> [Data provided]
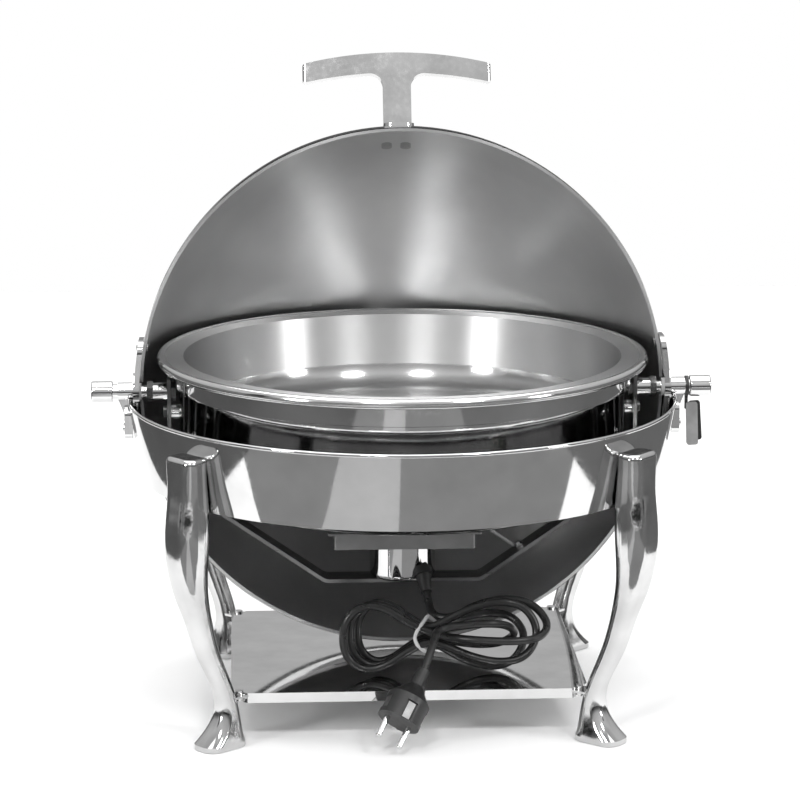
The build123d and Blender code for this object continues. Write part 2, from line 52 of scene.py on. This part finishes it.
# ---- camera, world and lights -------------------------------------------------------------
def add_camera():
    distance, elevation, azimuth = 2.5, math.radians(11.6), math.radians(-3.05)
    back = Vector((math.sin(azimuth) * math.cos(elevation),
                   -math.cos(azimuth) * math.cos(elevation), math.sin(elevation)))
    data = bpy.data.cameras.new("camera")
    data.lens, data.sensor_width = 137.7, 36
    data.shift_x, data.shift_y = -0.0029, -0.0141
    camera = bpy.data.objects.new("camera", data)
    bpy.context.scene.collection.objects.link(camera)
    camera.location = PIVOT + back * distance
    camera.rotation_euler = (-back).to_track_quat("-Z", "Y").to_euler()
    bpy.context.scene.camera = camera


def add_world():
    """White behind the object, and pale and dark bands by height for the steel to reflect."""
    world = bpy.data.worlds.new("studio")
    bpy.context.scene.world = world
    world.use_nodes = True
    nodes, links = world.node_tree.nodes, world.node_tree.links
    nodes.clear()
    output = nodes.new("ShaderNodeOutputWorld")
    mix = nodes.new("ShaderNodeMixShader")
    white, studio = nodes.new("ShaderNodeBackground"), nodes.new("ShaderNodeBackground")
    white.inputs["Strength"].default_value = 1.0
    white.inputs["Color"].default_value = (1, 1, 1, 1)
    studio.inputs["Strength"].default_value = 0.78
    path = nodes.new("ShaderNodeLightPath")
    where = nodes.new("ShaderNodeTexCoord")
    apart = nodes.new("ShaderNodeSeparateXYZ")
    links.new(where.outputs["Generated"], apart.inputs[0])
    height = ramp(nodes, [(0.0, 0.75), (0.44, 0.62), (0.50, 0.10), (0.55, 0.16),
                          (0.63, 0.70), (0.80, 0.95), (1.0, 0.55)])
    shift = nodes.new("ShaderNodeMath")
    shift.operation = "MULTIPLY_ADD"
    shift.inputs[1].default_value = 0.5
    shift.inputs[2].default_value = 0.5
    links.new(apart.outputs["Z"], shift.inputs[0])
    links.new(shift.outputs[0], height.inputs["Fac"])
    links.new(height.outputs["Color"], studio.inputs["Color"])
    links.new(path.outputs["Is Camera Ray"], mix.inputs[0])
    links.new(studio.outputs[0], mix.inputs[1])
    links.new(white.outputs[0], mix.inputs[2])
    links.new(mix.outputs[0], output.inputs["Surface"])


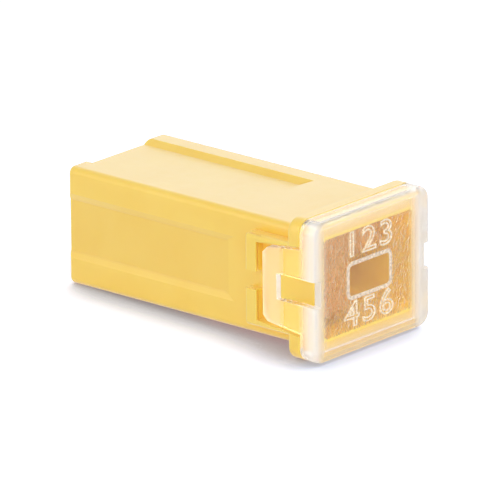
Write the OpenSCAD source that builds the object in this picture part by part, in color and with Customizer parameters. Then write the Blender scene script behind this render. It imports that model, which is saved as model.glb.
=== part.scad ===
// Female cartridge fuse, lying on one of its wide sides.
// +X runs from the blade mouths to the clear cap, Y is the wide direction, +Z is up.

/* [Overall] */
// Length of the fuse, from the blade mouths to the front of the clear cap
fuse_len = 28; // [26:0.5:36]
// Width of the flange and the clear cap
flange_w = 14.5; // [14.2:0.1:15.5]
// Height of the flange and the clear cap
flange_h = 12.1; // [11.7:0.1:13]
// Corner radius of the flange and the clear cap
flange_r = 1.2; // [1:0.1:1.5]

/* [Housing body] */
// Width of the body behind the flange
body_w = 12.1; // [11.8:0.1:12.4]
// Height of the body behind the flange
body_h = 10.2; // [9.6:0.1:10.5]
// Radius of the four long edges of the body
body_r = 0.6; // [0.4:0.1:0.9]
// Radius round the mouth end of the body
end_r = 0.35; // [0.2:0.05:0.4]
// Thickness of the wall that holds the blade mouths
rear_wall_t = 1; // [0.8:0.1:1.4]
// Thickness of the wall between the two terminal chambers
divider_t = 1.3; // [1:0.1:1.5]
// Length left open ahead of the divider, up to the front of the housing
front_room = 7.5; // [7:0.1:9]

/* [Moulded recesses] */
// Depth of the long recess on the top and on the underside
top_recess_depth = 0.44; // [0.2:0.02:0.5]
// Width of the raised strip along each edge of the top and the underside
top_strip_w = 2; // [1.5:0.1:2.5]
// Depth of the long recess on each side
side_recess_depth = 0.28; // [0.1:0.02:0.4]
// Width of the raised strip along each edge of a side
side_strip_w = 2.3; // [1.8:0.1:2.8]
// Width of the slope between a strip and the floor of its recess
recess_slope_w = 0.6; // [0.4:0.1:1]
// Length of the ramp at the front end of each recess
recess_ramp_len = 1.1; // [0.6:0.1:1.6]
// Plain length between the end of the recesses and the snap blocks
plain_len = 2.2; // [1.5:0.1:3]

/* [Flange and front rim] */
// Thickness of the flange
flange_t = 1.25; // [1:0.05:1.6]
// Edge radius of the flange and of the rear of the snap blocks
flange_edge_r = 0.25; // [0.1:0.05:0.25]
// Wall of the front rim at the left and the right
rim_side_t = 0.8; // [0.65:0.05:0.9]
// Wall of the front rim at the top and the bottom
rim_top_t = 0.95; // [0.7:0.05:1.1]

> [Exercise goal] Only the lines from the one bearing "Write the OpenSCAD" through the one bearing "front_room = 7.5; // [7:0.1:9]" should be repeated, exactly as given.

> [Reply]
Write the OpenSCAD source that builds the object in this picture part by part, in color and with Customizer parameters. Then write the Blender scene script behind this render. It imports that model, which is saved as model.glb.
=== part.scad ===
// Female cartridge fuse, lying on one of its wide sides.
// +X runs from the blade mouths to the clear cap, Y is the wide direction, +Z is up.

/* [Overall] */
// Length of the fuse, from the blade mouths to the front of the clear cap
fuse_len = 28; // [26:0.5:36]
// Width of the flange and the clear cap
flange_w = 14.5; // [14.2:0.1:15.5]
// Height of the flange and the clear cap
flange_h = 12.1; // [11.7:0.1:13]
// Corner radius of the flange and the clear cap
flange_r = 1.2; // [1:0.1:1.5]

/* [Housing body] */
// Width of the body behind the flange
body_w = 12.1; // [11.8:0.1:12.4]
// Height of the body behind the flange
body_h = 10.2; // [9.6:0.1:10.5]
// Radius of the four long edges of the body
body_r = 0.6; // [0.4:0.1:0.9]
// Radius round the mouth end of the body
end_r = 0.35; // [0.2:0.05:0.4]
// Thickness of the wall that holds the blade mouths
rear_wall_t = 1; // [0.8:0.1:1.4]
// Thickness of the wall between the two terminal chambers
divider_t = 1.3; // [1:0.1:1.5]
// Length left open ahead of the divider, up to the front of the housing
front_room = 7.5; // [7:0.1:9]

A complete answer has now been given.